In the world of information security if you compare ISO270001 with NIST CSF, ISO is a framework of sets of principles and CSF is much more a set of rules to follow. You can ‘comply’ with NIST and ‘follow’ ISO270001. Best practise is to use CSF as the basis for controls that you implement in your ISO 270001 framework. Let’s see if it’s the same with GDPR vs. NIST privacy framework..:
In recent weeks, the National Institute of Standards and Technology released their latest draft of the new privacy framework. The forthcoming privacy framework will join NIST’s wildly popular Cybersecurity Framework (CSF) as well as Risk Management Framework (RMF), and can’t come a minute too soon. Data privacy and protection has been a rising concern among a more technology literate consumer base and state legislation has already started to respond. With the deadline for European GDPRas well as the impending deadline for the California Consumer Privacy Act, we are only in the early stages of state laws mandating transparent and ethical management of personal data.
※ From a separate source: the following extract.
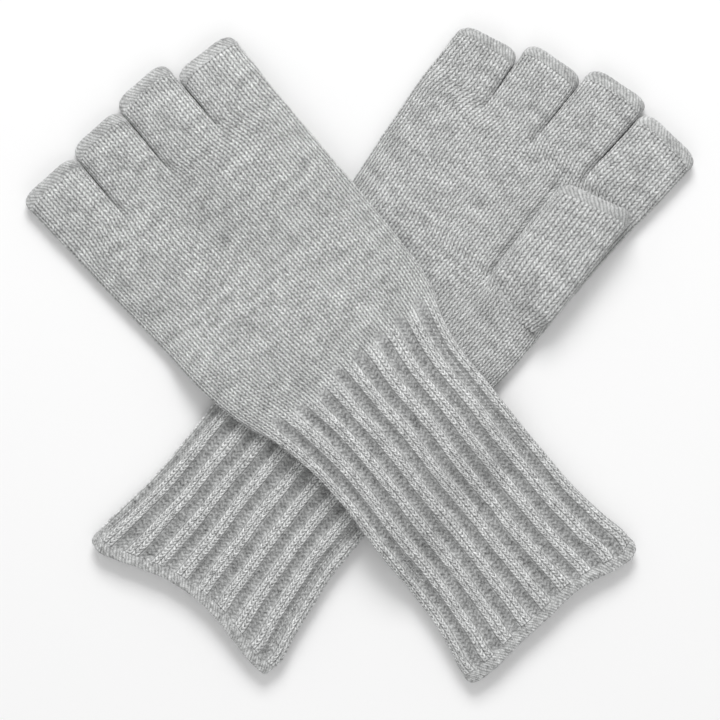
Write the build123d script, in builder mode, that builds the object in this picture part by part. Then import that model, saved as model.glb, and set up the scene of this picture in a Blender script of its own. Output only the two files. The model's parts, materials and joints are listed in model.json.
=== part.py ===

This Is Only The Beginning
As we predicted, the CCPA is only the beginning for state-specific legislation around consumer privacy and data protection. The CCPA, modeled after Europe’s GDPR, applies to California residents specifically. Where the law diverges from GDPR, though, is in the sale of personal data – a pressing issue for California residents given the business models of the tech titans of Silicon Valley. The CCPA mandates that covered entities clearly show an “opt out of sale” button for California residents to opt out of data sale.
While not the first state-specific cyber-related legislation, the CCPA is one of the first consumer privacy-focused legislations and certainly the most hotly contested given the regulation it could mean for Silicon Valley. We’ve discussed before, though, that a reactionary check-box approach to compliance will yield superfluous efforts and poor allocation of resources. In terms of data privacy, though, checkbox compliance is all we have so far.
Where’s The Consolidation
The value of the NIST Cybersecurity Framework from a strategy perspective is that most US industry and state-specific requirements use the CSF as a foundation. In short, adopting the CSF will futureproof an organization and allow them to focus on risk-based thinking over constantly worrying about the next compliance requirement. However, to date, there is not a similar data privacy framework. The challenge here is now that we are facing a rise in new regulation on data privacy and the NIST privacy framework can be for privacy what the CSF is for security. Furthermore, as CyberSaint co-founder and Chief Product Officer Padriac O’Reilly discussed in his NIST’s Golden Trio Webinar – these frameworks (the CSF, privacy framework, and RMF) are designed to work together and layer on top of each other to support a holistic data security program.